Question: Can you comment on code maintenance and readability?

Answer: Consider the issue of code maintenance when someone writing obscure SQL leaves the company — or worse, when SQL is ported to a different environment (not SQL) — and it’s a nightmare for the new programmers to understand the original code. If easy-to-read SQL (maybe with more statements, fewer elaborate high-dimensional joins) runs just as fast as one complex statement because of the internal user-transparent query optimizer, why not use the easy-to-read code instead? After all, the optimizer is supposed to make both approaches equivalent, right? In other words, if two pieces of code (one short and obscure; one longer and easy to read, maintain, and port) have the same efficiency because they are essentially turned into the same pseudo-code by the optimizer, I would favor the longer version that takes less time to write, debug, maintain, and so on.

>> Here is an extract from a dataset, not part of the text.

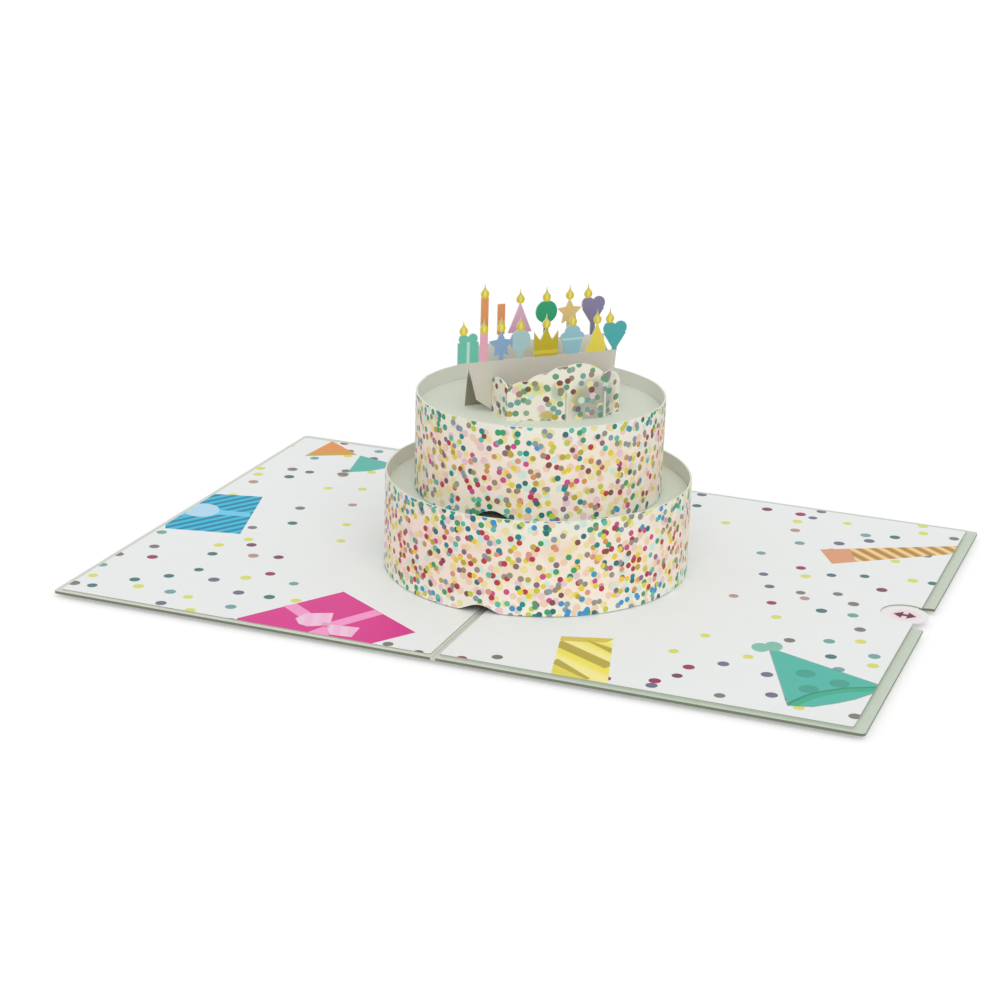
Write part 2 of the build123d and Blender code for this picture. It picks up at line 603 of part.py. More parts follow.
def cross_rib(along, pokes_through):
    """One cross rib; where it pokes through, its front end shows in the front wall's crease."""
    front = wall_reach(FRONT_CORNERS, along) - RIB_END_CLEARANCE
    back = wall_reach(BACK_CORNERS, along) + RIB_END_CLEARANCE
    if pokes_through:
        front = wall_reach(FRONT_CORNERS, along) + CROSS_RIB_POKE
    x, y = row_point(along, 0)
    turn = radians(ROW_ANGLE)
    across_dir = (sin(turn), -cos(turn), 0)
    along_dir = (-cos(turn), -sin(turn), 0)
    plane = Plane(origin=(x, y, UPPER_FLOOR), x_dir=across_dir, z_dir=along_dir)
    with BuildPart() as sheet:
        with BuildSketch(plane):
            with Locations((back, 0)):
                Rectangle(front - back, CROSS_RIB_HEIGHT, align=(Align.MIN, Align.MIN))
            with Locations((0, CROSS_RIB_HEIGHT), (-STRIP_SPACING, CROSS_RIB_HEIGHT)):
                Rectangle(
                    STRIP_THICKNESS + 2 * SLOT_CLEARANCE,
                    LAP_HEIGHT,
                    align=(Align.CENTER, Align.MAX),
                    mode=Mode.SUBTRACT,
                )
        extrude(amount=RIB_THICKNESS / 2, both=True)
    return sheet.part


for rib_share, place in zip(CROSS_RIB_PLACE_SHARES, ("left", "middle", "right")):
    save(cross_rib(rib_share * STRIP_HALF_LENGTH, place != "left"), f"cross_rib_{place}")
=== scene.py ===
"""Looks of a birthday pop up card that lies open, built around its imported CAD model.

Every sheet of card gets a paper finish, the print is laid on it as dots, stripes and simple fields
of colour, and the walls of the two round tiers are bent from strips of card. Lengths in the classes
are in millimetres and become metres where a mesh is made.
"""

import logging
from collections.abc import Callable, Sequence
from dataclasses import dataclass
from enum import Enum
from functools import cached_property, reduce
from math import atan2, cos, hypot, pi, radians, sin
from typing import Union

import bmesh
import bpy
from mathutils import Matrix, Vector


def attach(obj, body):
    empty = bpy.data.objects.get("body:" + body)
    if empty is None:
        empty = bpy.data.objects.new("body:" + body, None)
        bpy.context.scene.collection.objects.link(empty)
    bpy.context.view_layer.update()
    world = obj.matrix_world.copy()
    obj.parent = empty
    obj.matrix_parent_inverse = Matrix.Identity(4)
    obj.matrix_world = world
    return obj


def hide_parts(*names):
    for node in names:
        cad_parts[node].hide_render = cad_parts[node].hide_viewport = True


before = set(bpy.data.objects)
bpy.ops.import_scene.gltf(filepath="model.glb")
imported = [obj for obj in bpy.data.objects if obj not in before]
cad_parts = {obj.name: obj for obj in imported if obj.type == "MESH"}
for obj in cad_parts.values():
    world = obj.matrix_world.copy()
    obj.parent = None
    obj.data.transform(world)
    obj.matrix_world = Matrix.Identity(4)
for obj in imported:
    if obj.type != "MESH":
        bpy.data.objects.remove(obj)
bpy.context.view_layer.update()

MM = 0.001
ROOT = "root"
LOG = logging.getLogger("pop_up_card")

# Places that the CAD part gives, in millimetres, and the turn of the topper rows
CAKE_Y = -3.3
LEFT_FACE = 1.1
RIGHT_FACE = 1.6
LOWER_FLOOR = 27.4
UPPER_FLOOR = 53.7
ROW_TURN = radians(45)

# How much of a face's normal lies along an axis when the face looks that way
MOSTLY = 0.5


def linear(level: float) -> float:
    """Turns a printed colour level from 0 to 255 into the linear level that the shaders use."""
    share = level / 255
    return share / 12.92 if share <= 0.04045 else ((share + 0.055) / 1.055) ** 2.4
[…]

There might be a market for a product that turns ugly, obscure, yet efficient code into nice, easy-to-read SQL — an “SQL beautifier.” It would be useful when migrating code to a different platform. Although this already exists to some extent, you can easily visualize any query or sets of queries in all DB systems with diagrams. The SQL beautifier would be in some ways similar to a program that translates Assembler into C++. In short, a reverse compiler or interpreter.